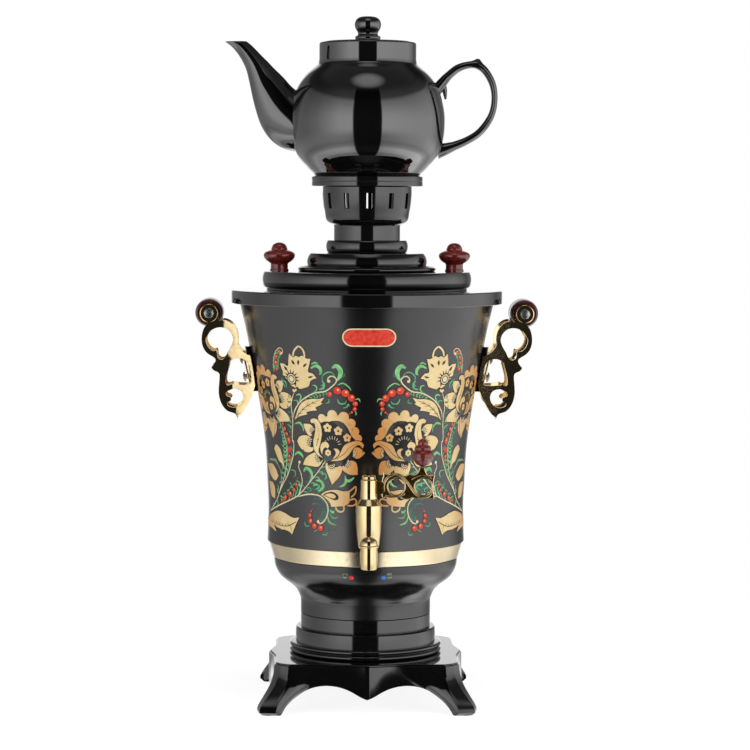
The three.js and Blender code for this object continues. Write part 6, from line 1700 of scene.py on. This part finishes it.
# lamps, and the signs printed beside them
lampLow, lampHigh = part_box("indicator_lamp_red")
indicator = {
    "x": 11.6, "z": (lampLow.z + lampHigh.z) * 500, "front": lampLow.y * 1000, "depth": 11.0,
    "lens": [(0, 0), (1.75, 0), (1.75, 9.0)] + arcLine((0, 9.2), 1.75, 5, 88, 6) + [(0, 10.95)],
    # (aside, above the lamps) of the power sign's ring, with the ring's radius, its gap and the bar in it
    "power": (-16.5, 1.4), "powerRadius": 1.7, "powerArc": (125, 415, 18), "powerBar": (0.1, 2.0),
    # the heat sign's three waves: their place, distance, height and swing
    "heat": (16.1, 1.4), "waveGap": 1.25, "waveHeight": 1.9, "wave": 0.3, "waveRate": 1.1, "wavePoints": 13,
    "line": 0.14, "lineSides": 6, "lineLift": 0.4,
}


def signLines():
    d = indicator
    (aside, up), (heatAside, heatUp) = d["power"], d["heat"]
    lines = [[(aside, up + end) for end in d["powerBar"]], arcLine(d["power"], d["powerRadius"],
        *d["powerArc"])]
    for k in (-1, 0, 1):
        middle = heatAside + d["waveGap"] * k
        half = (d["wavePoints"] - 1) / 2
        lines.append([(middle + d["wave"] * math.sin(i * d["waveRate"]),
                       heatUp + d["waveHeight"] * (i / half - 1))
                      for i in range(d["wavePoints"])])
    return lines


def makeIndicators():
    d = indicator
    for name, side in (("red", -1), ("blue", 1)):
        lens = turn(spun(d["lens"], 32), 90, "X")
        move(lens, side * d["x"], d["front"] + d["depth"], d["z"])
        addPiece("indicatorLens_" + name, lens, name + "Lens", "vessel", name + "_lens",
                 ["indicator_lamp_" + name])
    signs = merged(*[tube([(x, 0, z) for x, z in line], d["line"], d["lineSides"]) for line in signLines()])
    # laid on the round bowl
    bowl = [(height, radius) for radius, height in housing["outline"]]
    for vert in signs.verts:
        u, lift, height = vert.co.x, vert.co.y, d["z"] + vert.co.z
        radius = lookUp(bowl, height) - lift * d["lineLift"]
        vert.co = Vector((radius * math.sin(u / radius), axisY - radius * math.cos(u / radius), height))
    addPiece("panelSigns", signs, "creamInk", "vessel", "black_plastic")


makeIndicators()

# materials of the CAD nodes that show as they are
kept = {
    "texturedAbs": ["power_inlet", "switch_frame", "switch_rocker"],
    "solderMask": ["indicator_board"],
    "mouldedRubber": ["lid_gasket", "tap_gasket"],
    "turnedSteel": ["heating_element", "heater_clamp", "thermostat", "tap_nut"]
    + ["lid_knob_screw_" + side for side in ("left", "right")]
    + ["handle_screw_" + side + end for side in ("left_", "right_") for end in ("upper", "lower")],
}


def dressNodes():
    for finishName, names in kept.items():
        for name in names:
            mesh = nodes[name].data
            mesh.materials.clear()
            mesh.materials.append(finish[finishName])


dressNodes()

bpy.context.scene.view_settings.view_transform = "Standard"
◇ ◇ ◇ ◇ ◇ ◇ ◇
• **AIM**: Return all of the data word for word.

• **THE RESPONSE**:
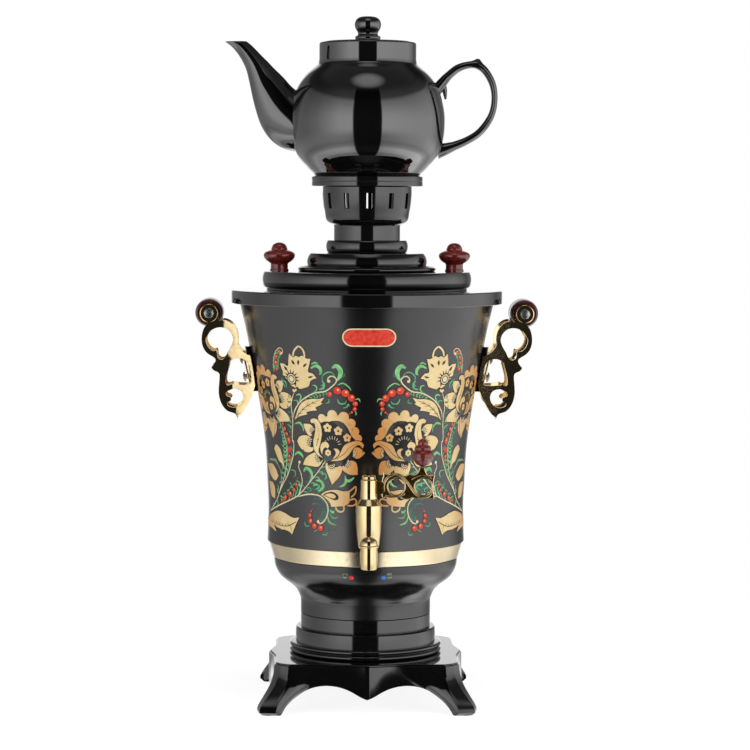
The three.js and Blender code for this object continues. Write part 6, from line 1700 of scene.py on. This part finishes it.
# lamps, and the signs printed beside them
lampLow, lampHigh = part_box("indicator_lamp_red")
indicator = {
    "x": 11.6, "z": (lampLow.z + lampHigh.z) * 500, "front": lampLow.y * 1000, "depth": 11.0,
    "lens": [(0, 0), (1.75, 0), (1.75, 9.0)] + arcLine((0, 9.2), 1.75, 5, 88, 6) + [(0, 10.95)],
    # (aside, above the lamps) of the power sign's ring, with the ring's radius, its gap and the bar in it
    "power": (-16.5, 1.4), "powerRadius": 1.7, "powerArc": (125, 415, 18), "powerBar": (0.1, 2.0),
    # the heat sign's three waves: their place, distance, height and swing
    "heat": (16.1, 1.4), "waveGap": 1.25, "waveHeight": 1.9, "wave": 0.3, "waveRate": 1.1, "wavePoints": 13,
    "line": 0.14, "lineSides": 6, "lineLift": 0.4,
}


def signLines():
    d = indicator
    (aside, up), (heatAside, heatUp) = d["power"], d["heat"]
    lines = [[(aside, up + end) for end in d["powerBar"]], arcLine(d["power"], d["powerRadius"],
        *d["powerArc"])]
    for k in (-1, 0, 1):
        middle = heatAside + d["waveGap"] * k
        half = (d["wavePoints"] - 1) / 2
        lines.append([(middle + d["wave"] * math.sin(i * d["waveRate"]),
                       heatUp + d["waveHeight"] * (i / half - 1))
                      for i in range(d["wavePoints"])])
    return lines


def makeIndicators():
    d = indicator
    for name, side in (("red", -1), ("blue", 1)):
        lens = turn(spun(d["lens"], 32), 90, "X")
        move(lens, side * d["x"], d["front"] + d["depth"], d["z"])
        addPiece("indicatorLens_" + name, lens, name + "Lens", "vessel", name + "_lens",
                 ["indicator_lamp_" + name])
    signs = merged(*[tube([(x, 0, z) for x, z in line], d["line"], d["lineSides"]) for line in signLines()])
    # laid on the round bowl
    bowl = [(height, radius) for radius, height in housing["outline"]]
    for vert in signs.verts:
        u, lift, height = vert.co.x, vert.co.y, d["z"] + vert.co.z
        radius = lookUp(bowl, height) - lift * d["lineLift"]
        vert.co = Vector((radius * math.sin(u / radius), axisY - radius * math.cos(u / radius), height))
    addPiece("panelSigns", signs, "creamInk", "vessel", "black_plastic")


makeIndicators()

# materials of the CAD nodes that show as they are
kept = {
    "texturedAbs": ["power_inlet", "switch_frame", "switch_rocker"],
    "solderMask": ["indicator_board"],
    "mouldedRubber": ["lid_gasket", "tap_gasket"],
    "turnedSteel": ["heating_element", "heater_clamp", "thermostat", "tap_nut"]
    + ["lid_knob_screw_" + side for side in ("left", "right")]
    + ["handle_screw_" + side + end for side in ("left_", "right_") for end in ("upper", "lower")],
}


def dressNodes():
    for finishName, names in kept.items():
        for name in names:
            mesh = nodes[name].data
            mesh.materials.clear()
            mesh.materials.append(finish[finishName])


dressNodes()

bpy.context.scene.view_settings.view_transform = "Standard"